Rows from a 3D modeling dataset

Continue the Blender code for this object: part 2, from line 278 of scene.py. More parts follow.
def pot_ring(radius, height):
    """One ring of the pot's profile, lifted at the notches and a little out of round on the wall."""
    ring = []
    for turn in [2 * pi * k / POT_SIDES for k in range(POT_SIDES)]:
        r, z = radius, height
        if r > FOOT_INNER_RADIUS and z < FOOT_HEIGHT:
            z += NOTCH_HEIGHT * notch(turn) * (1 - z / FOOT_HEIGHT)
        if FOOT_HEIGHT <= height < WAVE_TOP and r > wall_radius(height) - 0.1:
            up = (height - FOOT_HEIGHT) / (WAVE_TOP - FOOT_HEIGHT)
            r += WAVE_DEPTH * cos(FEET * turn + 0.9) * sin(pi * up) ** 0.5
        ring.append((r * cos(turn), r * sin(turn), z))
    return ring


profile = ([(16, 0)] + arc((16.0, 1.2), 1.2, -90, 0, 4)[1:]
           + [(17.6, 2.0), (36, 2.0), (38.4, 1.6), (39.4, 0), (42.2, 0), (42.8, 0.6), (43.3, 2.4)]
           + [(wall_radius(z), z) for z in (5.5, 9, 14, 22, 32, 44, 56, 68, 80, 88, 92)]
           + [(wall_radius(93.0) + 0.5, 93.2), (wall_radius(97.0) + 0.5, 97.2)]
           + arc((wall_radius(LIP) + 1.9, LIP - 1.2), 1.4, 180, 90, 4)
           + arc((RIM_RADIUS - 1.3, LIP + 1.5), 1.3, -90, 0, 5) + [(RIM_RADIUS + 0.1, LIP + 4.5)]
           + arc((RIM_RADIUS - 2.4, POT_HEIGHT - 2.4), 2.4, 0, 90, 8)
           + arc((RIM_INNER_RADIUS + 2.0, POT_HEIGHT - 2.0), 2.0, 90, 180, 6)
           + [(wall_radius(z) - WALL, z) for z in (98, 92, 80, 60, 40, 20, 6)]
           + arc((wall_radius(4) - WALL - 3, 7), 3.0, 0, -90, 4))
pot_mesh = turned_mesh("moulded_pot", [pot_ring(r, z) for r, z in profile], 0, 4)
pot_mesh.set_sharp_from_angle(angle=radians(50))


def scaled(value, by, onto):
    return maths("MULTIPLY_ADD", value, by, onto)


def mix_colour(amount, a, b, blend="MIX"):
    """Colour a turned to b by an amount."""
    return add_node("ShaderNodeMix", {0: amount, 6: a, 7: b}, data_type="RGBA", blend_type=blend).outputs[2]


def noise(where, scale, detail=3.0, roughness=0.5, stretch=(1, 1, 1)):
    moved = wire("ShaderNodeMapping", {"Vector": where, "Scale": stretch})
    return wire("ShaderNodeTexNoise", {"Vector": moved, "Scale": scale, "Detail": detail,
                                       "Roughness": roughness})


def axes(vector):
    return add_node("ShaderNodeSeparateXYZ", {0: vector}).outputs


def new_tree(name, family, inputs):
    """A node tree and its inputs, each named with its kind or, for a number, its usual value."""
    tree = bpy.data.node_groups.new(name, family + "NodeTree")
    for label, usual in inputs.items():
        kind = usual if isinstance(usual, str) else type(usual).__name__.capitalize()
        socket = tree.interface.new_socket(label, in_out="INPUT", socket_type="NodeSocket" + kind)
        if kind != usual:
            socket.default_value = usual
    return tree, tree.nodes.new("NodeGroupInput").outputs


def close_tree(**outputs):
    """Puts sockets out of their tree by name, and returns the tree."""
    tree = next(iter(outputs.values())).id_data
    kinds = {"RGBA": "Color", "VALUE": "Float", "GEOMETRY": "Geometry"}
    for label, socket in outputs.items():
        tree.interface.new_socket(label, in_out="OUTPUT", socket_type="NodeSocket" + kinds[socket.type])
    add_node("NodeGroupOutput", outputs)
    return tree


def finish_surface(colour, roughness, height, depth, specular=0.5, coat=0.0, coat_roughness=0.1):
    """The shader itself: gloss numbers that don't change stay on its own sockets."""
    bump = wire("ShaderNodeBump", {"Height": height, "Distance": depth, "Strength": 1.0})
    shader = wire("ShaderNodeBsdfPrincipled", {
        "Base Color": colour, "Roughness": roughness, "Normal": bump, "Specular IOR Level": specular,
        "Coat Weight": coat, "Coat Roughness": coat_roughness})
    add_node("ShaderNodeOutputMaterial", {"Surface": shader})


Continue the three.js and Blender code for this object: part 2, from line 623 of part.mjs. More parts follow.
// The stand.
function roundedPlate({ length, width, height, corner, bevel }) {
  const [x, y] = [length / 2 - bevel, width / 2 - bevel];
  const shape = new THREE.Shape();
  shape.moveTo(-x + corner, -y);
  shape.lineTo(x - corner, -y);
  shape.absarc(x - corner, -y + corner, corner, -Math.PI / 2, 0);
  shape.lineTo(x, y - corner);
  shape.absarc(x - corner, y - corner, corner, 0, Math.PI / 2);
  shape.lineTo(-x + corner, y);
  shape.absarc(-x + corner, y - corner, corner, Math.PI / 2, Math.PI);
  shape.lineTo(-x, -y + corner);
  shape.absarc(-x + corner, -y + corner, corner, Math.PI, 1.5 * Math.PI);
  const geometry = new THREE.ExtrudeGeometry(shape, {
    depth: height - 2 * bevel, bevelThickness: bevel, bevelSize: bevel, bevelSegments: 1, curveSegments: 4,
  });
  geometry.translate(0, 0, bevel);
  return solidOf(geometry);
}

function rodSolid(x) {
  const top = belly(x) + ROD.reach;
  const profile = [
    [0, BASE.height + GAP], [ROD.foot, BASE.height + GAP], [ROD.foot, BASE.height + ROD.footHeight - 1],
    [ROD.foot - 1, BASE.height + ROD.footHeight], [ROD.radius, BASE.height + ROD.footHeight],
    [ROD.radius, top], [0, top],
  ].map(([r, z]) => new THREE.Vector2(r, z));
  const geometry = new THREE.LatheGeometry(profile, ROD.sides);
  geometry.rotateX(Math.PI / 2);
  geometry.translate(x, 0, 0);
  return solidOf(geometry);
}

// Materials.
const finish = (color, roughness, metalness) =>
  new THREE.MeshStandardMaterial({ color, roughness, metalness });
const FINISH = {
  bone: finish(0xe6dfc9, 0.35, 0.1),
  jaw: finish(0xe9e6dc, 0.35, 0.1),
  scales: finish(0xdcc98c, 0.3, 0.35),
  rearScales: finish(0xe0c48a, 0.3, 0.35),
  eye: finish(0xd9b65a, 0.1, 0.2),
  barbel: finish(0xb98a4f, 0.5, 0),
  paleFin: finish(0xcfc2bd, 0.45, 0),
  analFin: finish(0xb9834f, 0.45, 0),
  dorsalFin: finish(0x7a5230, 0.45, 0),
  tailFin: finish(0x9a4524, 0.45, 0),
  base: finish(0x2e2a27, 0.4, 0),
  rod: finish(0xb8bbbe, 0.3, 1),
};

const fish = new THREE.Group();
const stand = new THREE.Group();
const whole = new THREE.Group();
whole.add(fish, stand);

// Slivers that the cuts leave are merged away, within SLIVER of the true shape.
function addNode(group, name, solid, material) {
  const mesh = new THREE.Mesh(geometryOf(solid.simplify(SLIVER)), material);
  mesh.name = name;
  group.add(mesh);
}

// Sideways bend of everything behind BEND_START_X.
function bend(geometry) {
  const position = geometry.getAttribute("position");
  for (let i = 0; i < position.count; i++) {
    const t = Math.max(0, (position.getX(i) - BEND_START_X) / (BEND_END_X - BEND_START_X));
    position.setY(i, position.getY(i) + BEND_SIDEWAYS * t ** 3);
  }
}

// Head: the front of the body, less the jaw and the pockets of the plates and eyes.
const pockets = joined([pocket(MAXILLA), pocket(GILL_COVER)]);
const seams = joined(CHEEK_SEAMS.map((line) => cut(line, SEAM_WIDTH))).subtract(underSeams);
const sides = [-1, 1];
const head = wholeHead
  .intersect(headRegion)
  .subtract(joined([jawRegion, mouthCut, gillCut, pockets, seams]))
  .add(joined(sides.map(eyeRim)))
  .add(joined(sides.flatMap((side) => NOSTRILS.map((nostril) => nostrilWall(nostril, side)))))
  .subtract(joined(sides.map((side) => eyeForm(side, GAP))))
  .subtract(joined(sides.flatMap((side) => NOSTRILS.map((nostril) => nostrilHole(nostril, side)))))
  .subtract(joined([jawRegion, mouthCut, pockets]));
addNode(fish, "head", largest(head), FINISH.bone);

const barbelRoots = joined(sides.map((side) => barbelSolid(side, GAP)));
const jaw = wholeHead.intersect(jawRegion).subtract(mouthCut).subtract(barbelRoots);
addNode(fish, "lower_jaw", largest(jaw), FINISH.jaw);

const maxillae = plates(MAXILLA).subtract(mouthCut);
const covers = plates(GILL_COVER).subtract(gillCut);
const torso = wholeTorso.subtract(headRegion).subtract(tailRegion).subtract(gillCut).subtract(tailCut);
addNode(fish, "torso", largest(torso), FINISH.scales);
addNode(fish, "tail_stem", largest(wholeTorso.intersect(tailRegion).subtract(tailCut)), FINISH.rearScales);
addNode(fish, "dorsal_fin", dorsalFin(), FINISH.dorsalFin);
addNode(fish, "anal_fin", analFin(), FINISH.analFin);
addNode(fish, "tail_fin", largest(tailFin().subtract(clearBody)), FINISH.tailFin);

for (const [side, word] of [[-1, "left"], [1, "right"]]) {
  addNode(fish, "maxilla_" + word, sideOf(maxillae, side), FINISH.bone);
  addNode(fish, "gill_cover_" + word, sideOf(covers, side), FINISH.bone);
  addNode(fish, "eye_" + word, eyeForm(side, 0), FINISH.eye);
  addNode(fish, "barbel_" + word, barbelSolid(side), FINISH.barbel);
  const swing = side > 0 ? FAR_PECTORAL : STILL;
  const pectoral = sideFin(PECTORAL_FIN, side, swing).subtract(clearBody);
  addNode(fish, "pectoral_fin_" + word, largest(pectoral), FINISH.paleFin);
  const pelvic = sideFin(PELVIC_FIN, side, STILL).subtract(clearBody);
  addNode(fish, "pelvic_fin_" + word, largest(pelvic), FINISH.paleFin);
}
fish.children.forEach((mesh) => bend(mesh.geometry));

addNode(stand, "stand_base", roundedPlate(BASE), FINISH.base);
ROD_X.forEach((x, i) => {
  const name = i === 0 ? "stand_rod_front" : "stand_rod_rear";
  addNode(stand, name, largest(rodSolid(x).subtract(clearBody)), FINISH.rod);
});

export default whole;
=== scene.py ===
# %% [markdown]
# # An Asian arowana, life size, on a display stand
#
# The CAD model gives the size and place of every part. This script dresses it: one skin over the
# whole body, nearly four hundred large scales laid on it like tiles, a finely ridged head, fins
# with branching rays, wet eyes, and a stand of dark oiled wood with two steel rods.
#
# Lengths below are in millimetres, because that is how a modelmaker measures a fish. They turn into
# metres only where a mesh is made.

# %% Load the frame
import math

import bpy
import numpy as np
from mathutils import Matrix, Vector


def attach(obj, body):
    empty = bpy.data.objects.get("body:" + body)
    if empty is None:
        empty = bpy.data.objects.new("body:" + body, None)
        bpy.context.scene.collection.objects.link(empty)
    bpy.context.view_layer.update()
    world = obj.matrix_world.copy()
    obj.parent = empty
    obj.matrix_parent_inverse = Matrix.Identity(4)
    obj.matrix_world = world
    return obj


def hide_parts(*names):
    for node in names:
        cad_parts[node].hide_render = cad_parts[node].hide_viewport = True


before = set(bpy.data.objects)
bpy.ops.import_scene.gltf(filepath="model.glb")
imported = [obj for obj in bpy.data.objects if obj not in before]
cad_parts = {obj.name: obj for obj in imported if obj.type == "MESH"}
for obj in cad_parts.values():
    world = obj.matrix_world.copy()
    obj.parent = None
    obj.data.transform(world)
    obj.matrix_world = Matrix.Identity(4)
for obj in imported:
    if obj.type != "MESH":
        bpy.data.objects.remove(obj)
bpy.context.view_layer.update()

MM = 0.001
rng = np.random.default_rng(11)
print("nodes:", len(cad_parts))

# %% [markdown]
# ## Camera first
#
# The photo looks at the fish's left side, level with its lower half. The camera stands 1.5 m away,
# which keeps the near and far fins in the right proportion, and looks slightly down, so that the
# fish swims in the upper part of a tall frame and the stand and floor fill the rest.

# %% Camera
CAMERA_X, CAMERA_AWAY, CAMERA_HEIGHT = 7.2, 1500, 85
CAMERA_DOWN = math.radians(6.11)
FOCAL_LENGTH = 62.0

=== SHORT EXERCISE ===
Reproduce, exactly as written, the stretch of lines whose first line is the one with "word, largest(pelvic), FINISH.paleFin);" and whose last line is the one with "bpy.data.objects.remove(obj)".

=== OUTPUT OF THE TASK ===
  addNode(fish, "pelvic_fin_" + word, largest(pelvic), FINISH.paleFin);
}
fish.children.forEach((mesh) => bend(mesh.geometry));

addNode(stand, "stand_base", roundedPlate(BASE), FINISH.base);
ROD_X.forEach((x, i) => {
  const name = i === 0 ? "stand_rod_front" : "stand_rod_rear";
  addNode(stand, name, largest(rodSolid(x).subtract(clearBody)), FINISH.rod);
});

export default whole;
=== scene.py ===
# %% [markdown]
# # An Asian arowana, life size, on a display stand
#
# The CAD model gives the size and place of every part. This script dresses it: one skin over the
# whole body, nearly four hundred large scales laid on it like tiles, a finely ridged head, fins
# with branching rays, wet eyes, and a stand of dark oiled wood with two steel rods.
#
# Lengths below are in millimetres, because that is how a modelmaker measures a fish. They turn into
# metres only where a mesh is made.

# %% Load the frame
import math

import bpy
import numpy as np
from mathutils import Matrix, Vector


def attach(obj, body):
    empty = bpy.data.objects.get("body:" + body)
    if empty is None:
        empty = bpy.data.objects.new("body:" + body, None)
        bpy.context.scene.collection.objects.link(empty)
    bpy.context.view_layer.update()
    world = obj.matrix_world.copy()
    obj.parent = empty
    obj.matrix_parent_inverse = Matrix.Identity(4)
    obj.matrix_world = world
    return obj


def hide_parts(*names):
    for node in names:
        cad_parts[node].hide_render = cad_parts[node].hide_viewport = True


before = set(bpy.data.objects)
bpy.ops.import_scene.gltf(filepath="model.glb")
imported = [obj for obj in bpy.data.objects if obj not in before]
cad_parts = {obj.name: obj for obj in imported if obj.type == "MESH"}
for obj in cad_parts.values():
    world = obj.matrix_world.copy()
    obj.parent = None
    obj.data.transform(world)
    obj.matrix_world = Matrix.Identity(4)
for obj in imported:
    if obj.type != "MESH":
        bpy.data.objects.remove(obj)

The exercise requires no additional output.